The odd thing is that we live in an age of growing religious conviction. Even in this country there is a small resurgence of Christianity, largely outside the mainstream churches. But the BBC is travelling fast in the opposite direction. The new intellectual orthodoxy, among the narrow group of people who control it, is profoundly anti-Christian.
Yet the Roman Catholic Mark Thompson is probably the most devoutly Christian director-general since John Reith, the first man to have the job and who, as a flinty Presbyterian, must now be spinning in his grave.
Alas, in marked distinction to the militant atheists I have mentioned, Mr Thompson will not stand up for his beliefs.
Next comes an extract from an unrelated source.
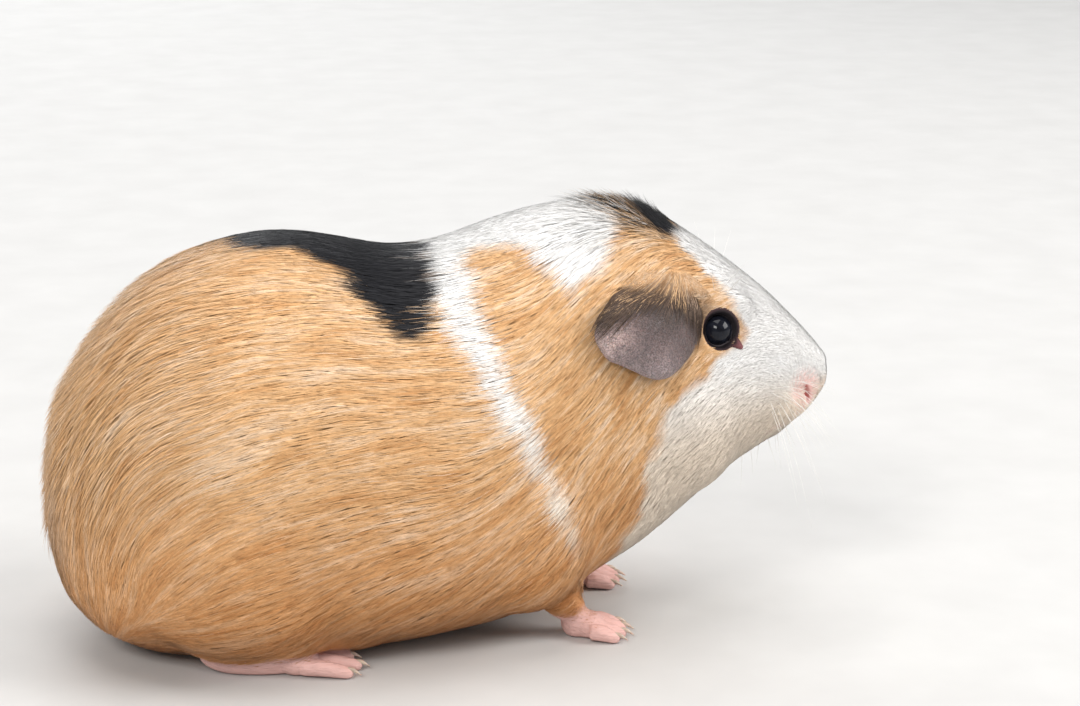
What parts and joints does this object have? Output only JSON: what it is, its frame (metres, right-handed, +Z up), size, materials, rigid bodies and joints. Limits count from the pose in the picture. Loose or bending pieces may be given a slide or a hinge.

Being, I trust, fairly realistic, I do not expect him to push back the encroaching secular tide that has taken over so many of the Corporation’s religious programmes. But one might reasonably hope that he would at least hold the line.
That line is in keeping with the BBC’s obligations under its charter, and with the predilections of the Christian majority of this country.
Mr Thompson will not defend it. To judge by Mr Ahmed’s appointment, he did not heed the Archbishop of Canterbury’s concerns at their recent lunch that the BBC is ignoring its Christian audience.
However, the director-general does not mind intervening when he sees fit. Last year he suggested that Islam should be treated more sensitively by the media because it is a minority religion in this country.
For all I know, Mr Ahmed may prove himself remarkably sympathetic to the sensibilities of Christians in his new job. One cannot, however, count on that, and it is interesting that he has said there should be more coverage of Muslim matters in the media.
Will this, on the BBC, be at the expense of an already reduced number of Christian programmes?
In all kinds of ways the publicly funded BBC does not reflect the views of the public it is supposed to serve.
No doubt its secular suits assume that Britain is as anti-Christian as they are. They’re out of touch again. In appointing Aaqil Ahmed they do not simply offend against this country’s Christian heritage and traditions. They also further weaken the hold and authority of the BBC.